Demolicion Vicente Calderon
Estado de las obras de demolición del antiguo estadio del Atlético de Madrid el 1 de agosto de 2019. David F. Sabadell

Fútbol a este lado
Aquellos maravillosos años

Los delanteros rivales eran maricones, los sudacas hacían ruido, los gitanos vivían a su costa, los negros y sus abalorios horteras impedían el paso y los guarros salían con sus vecinas: para David el mundo conspiraba en su contra.

Por la tarde David recibía clases particulares gratis de geografía. En la televisión pública aparecían ciudades como Zabrze, Neuchâtel, Olomouc, Trabzon, Famagusta, Malinas, Rostock u Odense. Lugares a los que nunca viajaría, lugares a los que sigue sin haber viajado. Habitados por gente con tanto amor propio que ya asumían que su equipo iba a ser eliminado a las primeras de cambio en la Recopa o la UEFA. ¿Se contentaban con salir en su televisor Ariston? Mediados de septiembre, octubre, momentos que cuentan bastante cuando eres pequeño, tiempo de ponerse serio durante horas.

A veces sonaba en la radio “Querida Milagros”, pero no la entendía. Apenas los insumisos salían en el telediario. Se estiraba el tiempo porque a esas edades todo parece durar más, todo parece hecho para ti por primera vez, edición especial. La década acababa y en su final se agolpaban como despistados en un atasco todos sus fantasmas. Derramaba petróleo el Exxon Valdez y el Nevado del Ruiz ahogaba a Omayra, colza, Heysel, sida, Oliver North, chicos que iban en zapatillas Flecha a hacer la guerra de otros a las Malvinas, la Union Carbide mataba a 25.000 personas en Bhopal, el Challenger explotaba en directo, se derrumbaba la Ciudad de México, Chernobyl, Hillsborough, Puerto Hurraco, barrigas hinchadas en Etiopía, Chico Mendes abrazaba para siempre el Amazonas, caía el Muro, ya el miedo pasaba a estar solo en un lado, nadie en un coche se ponía un cinturón.

Habían despejado David y los otros el patio a balonazos.
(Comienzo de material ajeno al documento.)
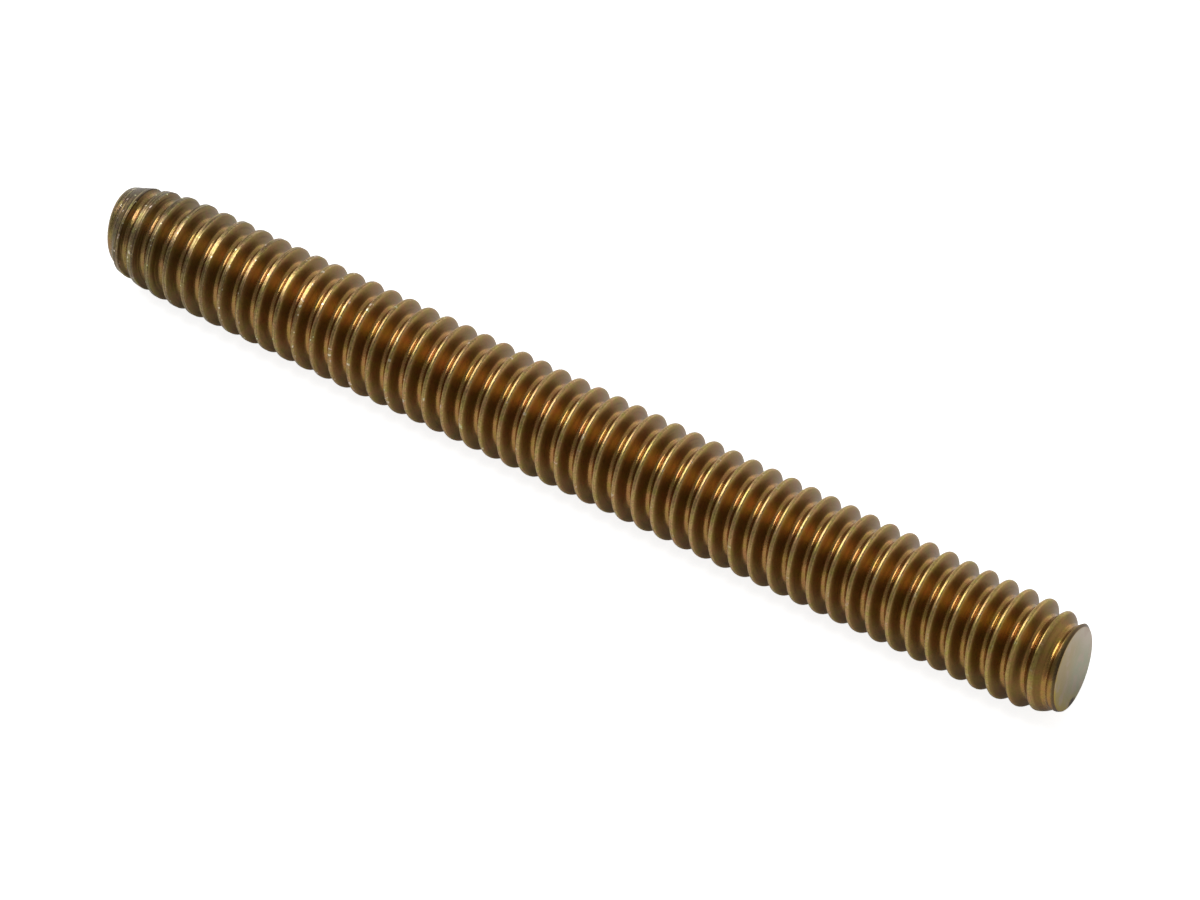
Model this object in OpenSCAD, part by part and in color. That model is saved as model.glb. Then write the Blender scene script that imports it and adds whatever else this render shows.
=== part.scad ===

No se habían dado cuenta. Jugar al fútbol era lo normal. Lo suyo era lo normal

Sentía el balón en el empeine sin calcetines, enrojecido, metido en unas Victoria azules. El gusto a sangre de caer de boca al cemento. El rebote del balón en el larguero. Intentar colarlo en algún balcón cercano para perder los primeros minutos de la siguiente clase. El taladro de la realidad de la alarma anunciando el final del recreo. Habían despejado David y los otros el patio a balonazos. No se habían dado cuenta. Jugar al fútbol era lo normal. Lo suyo era lo normal. Eran normales y estaba lejos cualquier camino de lo que mucho, mucho tiempo después se llamaría deconstrucción o siquiera convivencia.

No habían dejado jugar a Johnny, de una de las quinientas familias, la mayoría gitanas, que habían llegado al barrio. Era preventivo, decían, podría coger la pelota y llevársela. No vieron llorar a Johnny un día y no recuerdan tampoco el día que fue a clase por última vez. Verónica también lagrimeó cuando todos se rieron de ella por leer peor que el resto. Esos niños llevaban hasta dinero para comprar churros de chocolate en el recreo. Dinero. Ninguno era príncipe pero ya intuían que tocar dinero tenía algo de problemático, algo que convenía prorrogar lo máximo posible. Johnny nunca robó ninguna pelota. Dio igual.

Las calles se convirtieron en coto de caza al diferente. Muchos estadios también. Con el salvoconducto del fútbol, de la fidelidad a unos colores, la serpiente entraba en los patios a través de bufandas o llaveros. Cruces, calaveras, águilas, letras ese estiradas como dos rayos que siegan vidas. La cosa se desmandó tanto que hasta el ABC tuvo que hablar en portada de la “barbarie nazi”. No te sacamos de un lío más, le advirtieron en comisaría. Los delanteros rivales eran maricones, los sudacas hacían ruido, los gitanos vivían a su costa, los negros y sus abalorios horteras impedían el paso y los guarros salían con sus vecinas: para David el mundo conspiraba en su contra. María de la O al cero, desgraciado teniéndolo todo. El pelo creció y después se batió en retirada. Del año que viene no pasa el alfombrado en Turquía. Llegó a abogado, segunda generación. En la corbata, migas de manolitos que hoy trajo al despacho.